Alexei Navalny died in prison in Siberia on 16 February. He was one of President Putin’s most famous critics, exposing corruption at the heart of Russian power for more than a decade.
Navalny rose to prominence in the late 2000s by becoming a minority shareholder in large Russian companies and asking questions about their finances. He documented his findings about alleged malpractice and corruption on his blog.
He formed the Anti-Corruption Foundation in 2011 and became a key protest leader after Putin's United Russia party won an election marred by allegations of fraud. He was arrested and jailed for 15 days in December that year.
He was briefly jailed again in 2013 after being accused of fraud, but was unexpectedly released to campaign for the 2013 Moscow mayoral elections, in which he finished runner-up behind a Putin ally. He went to vote in the election with his wife Yulia and their two children.
He continued to lead nationwide protests and was often detained by police. He tried to stand for president in the 2018 elections but was barred from doing so because of his fraud conviction.
In August 2020, Navalny collapsed on a flight over Siberia and was rushed to hospital in Omsk. Tests later showed that he was poisoned by Novichok, a nerve agent commonly used in the Soviet era. The Kremlin denied being responsible for the attack.

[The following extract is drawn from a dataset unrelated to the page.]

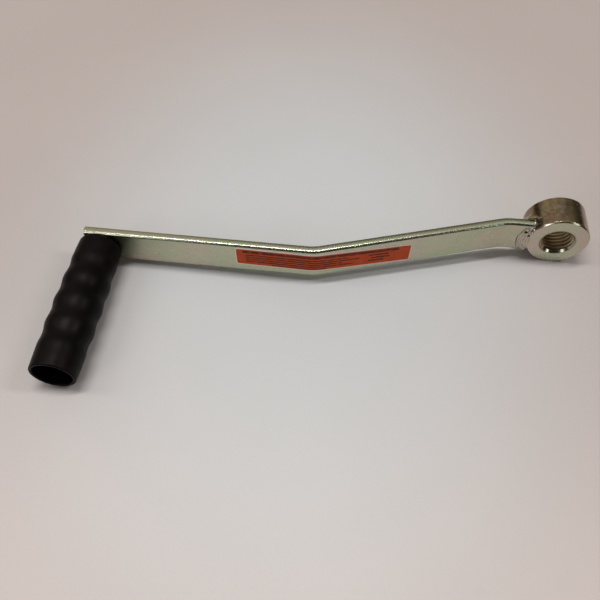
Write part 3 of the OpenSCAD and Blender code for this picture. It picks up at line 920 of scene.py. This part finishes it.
def makeLabel():
    # A thin closed film on the bar's face about the outer knee: its middle line is
    # straight to each side of the knee, and its half height drops round each corner
    # as a quarter circle does. It is one loop, front then back, with a lid at each end.
    length, bend = film["towardGrip"] + film["towardHub"], film["cornerRound"]
    share = np.concatenate([np.linspace(0, bend, film["cornerRows"]),
                            np.linspace(bend + 0.4, length - bend - 0.4, film["rows"]),
                            np.linspace(length - bend, length, film["cornerRows"])])[:, None]
    along = share - film["towardHub"]              # grows towards the grip
    fromEnd = np.minimum(share, length - share)
    half = film["height"] / 2 - bend + np.sqrt(bend ** 2 - (bend - fromEnd).clip(0) ** 2)
    middle = np.interp(along, [-film["towardHub"], 0, film["towardGrip"]],
                       [film["hubUp"], film["kneeUp"], film["gripUp"]])
    across = np.concatenate([[-1, -0.985], np.linspace(-0.94, 0.94, film["columns"]), [0.985, 1]])
    up = middle + half * across
    drop = film["edgeDrop"] * (1.0 * (np.abs(across) > 0.99) + (fromEnd < 0.05))
    wave = dented(joined(along, up, 0.0), film["wave"])
    face = bar["thickness"] / 2
    top = onBar(outerKneeAt + along, face + film["thickness"] + wave - drop, up)
    back = onBar(outerKneeAt + along, face - film["sunk"], up)
    chart = joined(-along, up - middle)
    fromRim = np.minimum(fromEnd, half * (1 - np.abs(across)))
    edge = 1 - ramp(fromRim, film["border"] * 0.5, film["border"] * 0.6)

    def looped(front, rear):
        return np.concatenate([front, rear[:, ::-1], front[:, :1]], 1)

    centre = (top + back) / 2
    lids, rows = looped(centre, centre), looped(top, back)
    place = np.concatenate([lids[:1], rows, lids[-1:]])
    chart, edge = (np.concatenate([part[:1], part, part[-1:]])
                   for part in (looped(chart, chart), looped(edge, np.ones_like(edge))))
    buildPiece("label_strip", "label", labelFilm(), [(place, chart, edge)], 40)


# Grip
grip = {
    "play": 0.25, "length": 98.1, "radius": 15.0, "wave": 0.42, "pitch": 16.8, "barrel": 1.2,
    "shoulder": 2.4, "lip": 1.0, "mouthRadius": 11.7, "draft": 0.5, "endWall": 3.2,
    "boreRadius": 4.84, "tubeRadius": 7.4, "bearing": 62.0, "ribs": 6, "ribThickness": 1.6,
    "ribBack": 6.0, "skin": (0.025, 7.0, 81),
    # rows of the outside, the hollow's wall, its floor, the tube and the bore
    "rows": (190, 60, 11, 40, 50),
    "partingLine": 0.05, "partingAt": 120, "partingWidth": 0.28,
    "tone": (0.0028, 0.0020, 0.0024), "brown": (0.0044, 0.0030, 0.0030), "roughness": (0.36, 0.45),
    "specular": 0.07, "specularTint": (1.0, 0.88, 0.84),
}


def gripMoulding():
    # Black moulding with a fine spark-eroded grain that dulls its shine in patches
    material, shader = finish("gripMoulding", Specular_IOR_Level=grip["specular"],
                              Specular_Tint=grip["specularTint"])
    place = objectPlace(shader)
    tone = blendColor(remap(noise(place, 120.0, 4.0), 0.35, 0.65, eased=True), grip["tone"], grip["brown"])
    rough = spread(noise(place, 260.0, 4.0, 0.65), *grip["roughness"])
    cells = addNode(place, "TexVoronoi", {"Vector": place, "Scale": 1500.0}).outputs["Distance"]
    grain = bumped(cells, 0.00004, 0.55)
    feed(shader, Base_Color=tone, Roughness=rough, Normal=bumped(noise(place, 420.0), 0.00006, 0.6, grain))
    return material


def gripRadius(fromMiddle):
    # a slight barrel, less a square of the distance, with four cosine finger waves
    pitch, wave = grip["pitch"], grip["wave"]
    waved = np.where(np.abs(fromMiddle) < 2 * pitch, np.cos(circle * fromMiddle / pitch), 1.0)
    barrel = grip["barrel"] * (2 * fromMiddle / grip["length"]) ** 2
    return grip["radius"] - wave - barrel + wave * waved


def makeGrip():
    # The outline of radius against distance from the bar, spun about the grip's axis:
    # end wall, shoulder, waved outside, lip, tapered hollow, its floor, bearing tube
    # and bore. Where a rib stands, the floor of the hollow rises to the rib's top;
    # each column of the grid keeps to the rib's side, so the ribs stay parallel.
    length, shoulder, lip, bore, tube = (
        grip[key] for key in ("length", "shoulder", "lip", "boreRadius", "tubeRadius"))
    low, high, mouth = grip["endWall"], grip["bearing"], length - lip
    ribTop = high - grip["ribBack"]
    quarter = np.linspace(0, np.pi / 2, 9)
    rise, fall = np.sin(quarter), np.cos(quarter)
    outsideRows, wallRows, floorRows, tubeRows, boreRows = grip["rows"]
    fromBar = np.linspace(shoulder, mouth, outsideRows)
    outside = gripRadius(fromBar - length / 2)
    inner, outer = outside[0] - shoulder, outside[-1] - lip
    wallShare = np.append(np.linspace(0, 0.95, wallRows), [0.985, 1.0])
    tubeShare = np.linspace(0, 1, tubeRows)
    tubeTop = softened([(tube, high - 0.8), (tube, high), (bore, high), (bore, high - 2)],
                       [0, 0.6, 0.5, 0], 1.0, 5, 0.08)
    boreFoot = softened([(bore, 1.2), (bore, 0), (inner, 0)], [0, 0.5, 0], 1.2, 5, 0.08)

    def drafted(depth):
        return grip["mouthRadius"] - grip["draft"] * (mouth - depth) / (mouth - low)

    def rows(radius, pocket, rib=None, ribRadius=None):
        # radius and distance in a pocket, then on a rib
        rib = pocket if rib is None else rib
        ribRadius = radius if ribRadius is None else ribRadius
        return joined(radius, pocket, ribRadius, rib)

    wallPocket = mouth - (mouth - low - 0.6) * wallShare
    wallRib = mouth - (mouth - ribTop - 0.3) * wallShare
    floorEnd = grip["mouthRadius"] - grip["draft"] - 0.5
    table = np.concatenate([
        rows(inner + shoulder * rise, shoulder - shoulder * fall)[:-1],
        rows(outside, fromBar),
        rows(outer + lip * fall, mouth + lip * rise)[1:],
        rows(grip["mouthRadius"] + lip - lip * rise, mouth + lip * fall)[:-1],
        rows(drafted(wallPocket), wallPocket, wallRib, drafted(wallRib)),
        rows(floorEnd + (tube + 0.5 - floorEnd) * np.linspace(0, 1, floorRows), low, ribTop),
        rows(tube, low + 0.6 + (high - 1.4 - low) * tubeShare,
             ribTop + 0.3 + (high - 1.1 - ribTop) * tubeShare),
        rows(*tubeTop[1:].T),
        rows(bore, np.linspace(high - 2, 1.2, boreRows)[1:]),
        rows(*boreFoot[1:].T),
    ])
    # one sector's columns: a mark of 1 is the rib's side and 2 is halfway to the next
    mark = np.concatenate([np.linspace(-2, -1.06, 12), [-1.0, -0.93, -0.5, 0, 0.5, 0.93, 1.0],
                           np.linspace(1.06, 2, 12)])
    onRib = smooth((1.03 - np.abs(mark)) / 0.08)
    radius, depth = (table[:, i, None] * (1 - onRib) + table[:, i + 2, None] * onRib for i in (0, 1))
    ribHalf = np.arcsin((grip["ribThickness"] / 2 / radius).clip(0, 0.9))
    sector = np.pi / grip["ribs"]
    past = (np.abs(mark) - 1).clip(0)
    turn = np.sign(mark) * (np.minimum(np.abs(mark), 1) * ribHalf + past * (sector - ribHalf))

    def ringed(sectors):
        # sectors one after another, with falling angles and shared columns kept once
        return np.concatenate([part[:, ::-1][:, min(i, 1):] for i, part in enumerate(sectors)], 1)

    around = ringed([np.pi / 2 - 2 * sector * k + turn for k in range(grip["ribs"])])
    radius, depth = (ringed([part] * grip["ribs"]) for part in (radius, depth))
    y = joint["front"] - grip["play"] - depth
    # the parting line is a fine ridge on the outside, at two opposite columns
    skinned = ramp(radius, 12.9, 0.4) * smooth((length - 1.5 - depth) / 0.8)
    fromLine = np.sin(around - np.radians(grip["partingAt"])) * 15.0
    parted = np.exp(-(fromLine / grip["partingWidth"]) ** 2)
    skin = dented(aroundY(radius, y, around, joint["x"]), grip["skin"]) + grip["partingLine"] * parted
    place = aroundY(radius + skin * skinned, y, around, joint["x"])
    chart = joined(around * 14.0, walked(table[:, :2])[:, None])
    buildPiece("grip_moulding", "grip", gripMoulding(), [(place, chart, 0.0)], 35, "grip")


# Spindle
spindle = {
    "shank": 4.75, "tenon": 3.95, "shankLength": 64.1, "headRadius": 8.0, "headHeight": 4.0,
    "stakeRadius": 7.0, "stakeHeight": 2.2, "washerRadius": 8.8, "washer": 1.6, "washerBore": 4.95,
    "struck": 0.22, "blows": 4.2,     # how deep and how big the hammer's marks are
    "angles": np.linspace(0, circle, 97),
}


def domed(radius, height, flatTop, count=22):
    # radius and height of a sphere's cap, flattened at its crown by a small amount
    sphere = (radius ** 2 + height ** 2) / (2 * height)
    inward = np.linspace(radius, 0, count)
    rise = height - sphere + np.sqrt(sphere ** 2 - inward ** 2)
    return inward, np.minimum(rise, height - flatTop)


def makeSpindle():
    # One shouldered rivet, spun: hammered stake behind the bar, tenon through it,
    # shank, and a domed head inside the grip
    near = joint["front"]
    far, shankEnd = near + bar["thickness"], near - spindle["shankLength"]
    stakeEdge, headEdge = spindle["stakeRadius"] - 0.1, spindle["headRadius"] - 0.1
    stakeRadius, stakeRise = domed(stakeEdge, spindle["stakeHeight"], 0.25)
    headRadius, headRise = domed(headEdge - 0.05, spindle["headHeight"] - 0.3, 0.2)
    tenon, shank = spindle["tenon"], spindle["shank"]
    neck = softened([(stakeEdge, far), (tenon, far), (tenon, near), (shank, near), (shank, shankEnd),
                     (headEdge, shankEnd)], [0, 0, 0, 0.15, 0.3, 0], 1.5, 4, 0.05)
    profile = np.concatenate([joined(stakeRadius, far + stakeRise)[::-1], neck,
                              [(spindle["headRadius"], shankEnd - 0.12)],
                              joined(headRadius, shankEnd - 0.3 - headRise)])
    place, chart = spun(profile, spindle["angles"], joint["x"])
    y = place[..., 1]
    struck = ramp(y, far + 0.15, 0.8) + 0.4 * smooth((shankEnd - 1.2 - y) / 1.0)
    blows = np.abs(unevenness(place * [1, 0.3, 1], spindle["blows"], 91)) - 0.5
    place[..., 1] -= blows * spindle["struck"] * struck * np.sign(y - near)
    buildPiece("spindle_rivet", "spindle", spindlePlated, [(place, chart, 0.0)], 35)


def makeWasher():
    # A flat ring with rounded edges, as it comes from the punch, spun about the axis
    near = joint["front"] - spindle["shankLength"]
    far, rim, bore = near + spindle["washer"], spindle["washerRadius"], spindle["washerBore"]
    loop = softened([(bore + 1.5, near), (rim, near), (rim, far), (bore, far), (bore, near),
                     (bore + 1.5, near)], [0, 0.35, 0.12, 0.12, 0.3, 0], 1.0, 5, 0.06)
    place, chart = spun(loop, spindle["angles"], joint["x"])
    buildPiece("spindle_washer_ring", "spindle_washer", spindlePlated,
               [(place, chart, 0.0)], 35)


zincPlated = zincPlate()
hubPlated = hubSteel()
weldPlated, weldOlive = (weldMetal(name, tones) for name, tones in weldTones.items())
spindlePlated = spindleSteel()
print("metal finishes made")
makeArm()
makeHub()
makeFrontWeld()
makeEdgeBead("weld_bead_top")
makeEdgeBead("weld_bead_under")
makeBackWeld()
makeLabel()
makeGrip()
makeSpindle()
makeWasher()
print("pieces made")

He was treated in Berlin and flew back to Russia in January 2021 with his wife. He was detained on his arrival in Moscow for breaching the conditions of a suspended sentence while recuperating in Germany.
He was sent to prison in February 2021 and his two-and-a-half-year sentence was upped to nine years in 2023 after a conviction on new charges of embezzlement and contempt of court. He was also given an additional 19 years at a "special regime" facility on extremism charges.
After not being seen for two weeks, he surfaced again at a penal colony in the North Arctic at the end of 2023. Officials said the 47-year-old died there on 16 February after feeling unwell.